In a twist of fate for Mr Belamant’s ambitions, Visa bought non-exclusive global rights to use the UEPS patent everywhere outside of Southern Africa in the early 1990s. It went so far as to develop some systems relying on UEPS, but later decided to abandon development to focus on EMV. It is not constrained by Aplitec’s patents, however.

In Mr Belamant’s view, Visa does not pose much of a threat to his business. “We normally work with local banks, government-owned banks or building societies who haven’t yet been brainwashed by the Visa or Mastercards of the world,” he says. “They realise: ‘If we use this technology we don’t need cheques, we don’t need debit cards, we don’t have to have a backhand account, we can process in batch rather than online.’ Immediately they see they can leapfrog all the other bank systems in the world for them to achieve a much better system.
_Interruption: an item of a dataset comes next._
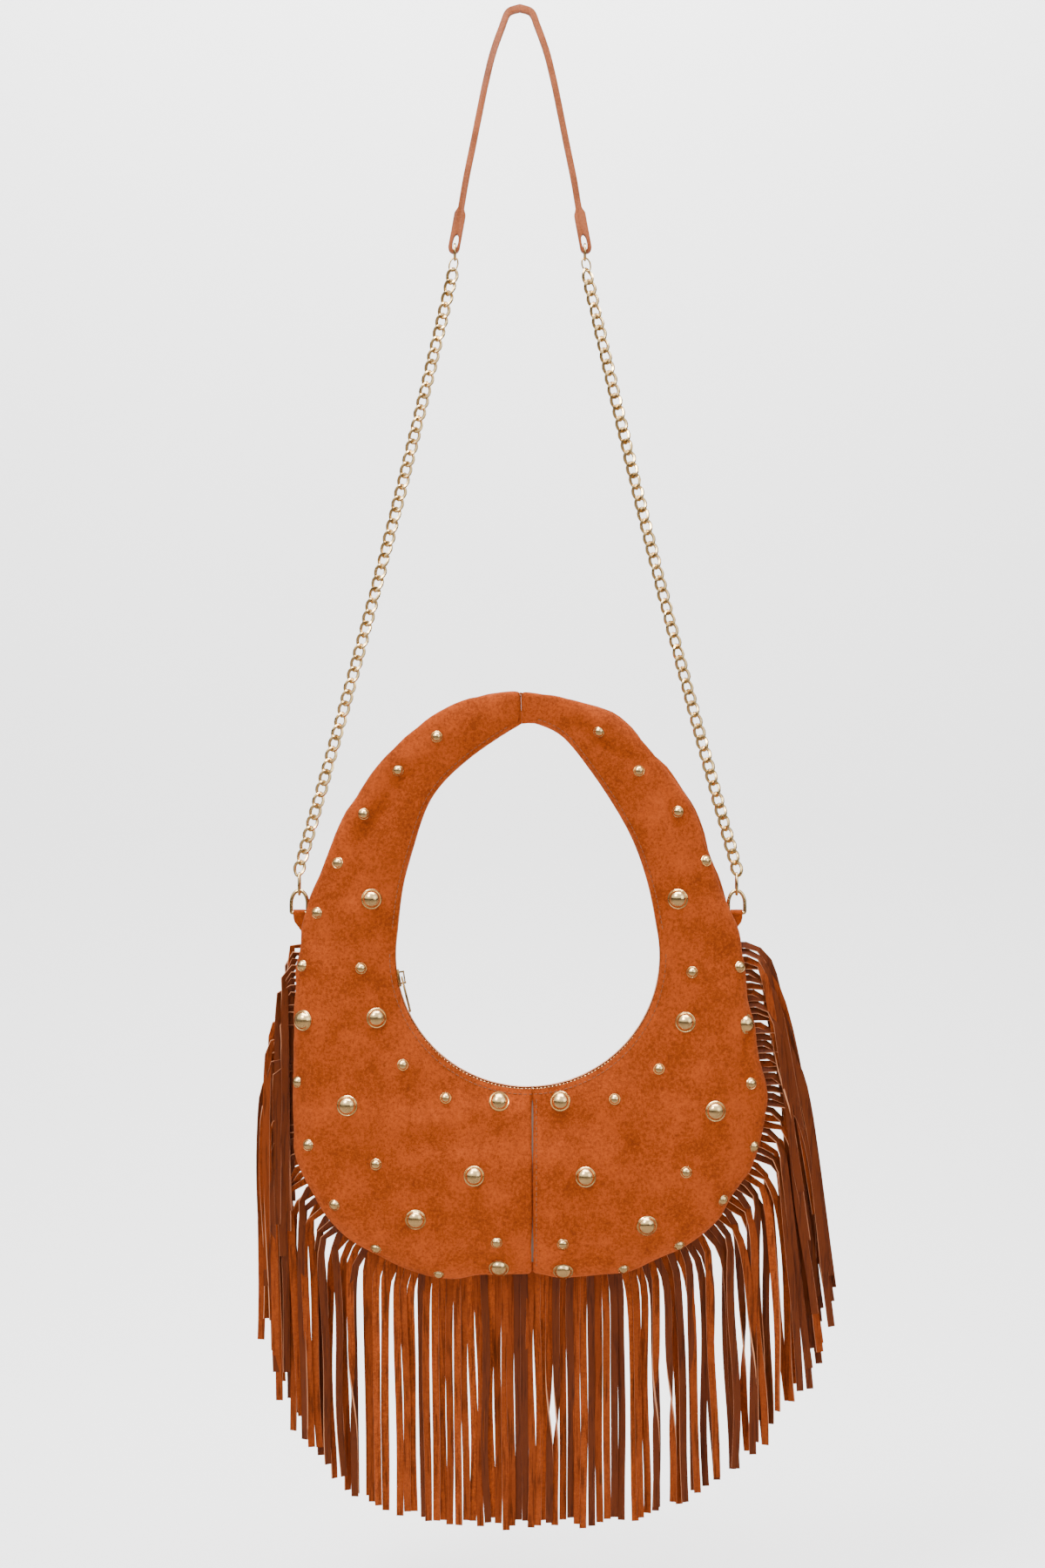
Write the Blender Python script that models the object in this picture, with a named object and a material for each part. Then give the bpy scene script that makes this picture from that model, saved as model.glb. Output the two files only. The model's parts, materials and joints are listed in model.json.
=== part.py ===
"""Fringed suede hoop bag, hanging by its chain and strap.

World frame: metres, +Z up, X across the bag, front face towards -Y.  The origin is the
underside of the shoulder strap where it lies over whatever holds it.  The bag itself is laid
out around its datum, the centre of the arc that the zip runs along.
"""
from math import asin, cos, pi, radians, sin

import bmesh
import bpy
from mathutils import Matrix, Vector
from mathutils.bvhtree import BVHTree

MM = 0.001

# Bag datum: centre of the zip arc
DATUM = Vector((5.1, 0.0, -614.0)) * MM
MOUTH_RADIUS = 86.0 * MM
MOUTH_END = radians(8.0)            # the zip arc ends this far above the datum on both sides
SEAM_X = 3.0 * MM                   # centre seam of the body, from the datum

# Suede shell
SUEDE = 1.2 * MM
HALF_MOUTH = 8.0 * MM               # half the width of the open mouth, zip included
EDGE_RECESS = 4.0 * MM              # the outer seam lies this far behind the puffed edge
SEAM_HALF_GAP = 2.0 * MM            # where the fringe header is caught between the panels
HOOP_HALF_GAP = 1.0 * MM            # where front and back are sewn straight together
CENTRE_GAP = 0.2 * MM
CREST = 0.58                        # where a panel is deepest, from mouth (0) to seam (1)

# Outlines of the bag around the datum, x and z in millimetres, from hoop seam to hem seam
OUTER = {
    "right": ((-4.5, 172.2), (27, 166.4), (59, 154.5), (84, 129), (102, 104.7), (113, 82.6),
              (129, 34.5), (136, 16.4), (141, -14.2), (149.4, -56), (155.7, -88),
              (148.3, -127.4), (136, -152), (114, -180), (84, -197), (52, -206), (3, -206)),
    "left": ((-4.5, 172.2), (-36, 167.5), (-62, 156.2), (-91, 130.2), (-109, 105.8),
             (-123.4, 78.7), (-143.8, 32.3), (-148.3, 9.6), (-150.6, -30), (-153.4, -78),
             (-151.7, -111.5), (-145.5, -139.2), (-119, -181), (-91, -198), (-60, -207),
             (3, -206)),
}
HOOP_INNER = {
    "right": ((-4, 150.5), (6, 150.3), (23.2, 141.5), (42, 118.3), (59, 92.3), (70.2, 70.2),
              (79, 43)),
    "left": ((-4, 150.5), (-20.4, 140.4), (-38.5, 127.4), (-55.5, 111.5), (-66.2, 94.5),
             (-75.3, 66.2), (-81.5, 42)),
}
RING_LEVEL = 16.4 * MM              # below this height the bag is a pouch, above it a hoop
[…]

But the guys who have already spent billions in developing their own infrastructures, it’s difficult to say [to them]: ‘well you don’t need that’.

“We are probably the only smart card company in the world with something that works. Others are still running trial sites. We can show sites that we’ve been running for 10 years. That credibility is starting to work for us.”

Of course, with EMV intent on developing its technology to offer similar functionality, Aplitec will have a credible contender to deal with. For now, though, not even EMV can boast of 10 years of active smart card business behind it.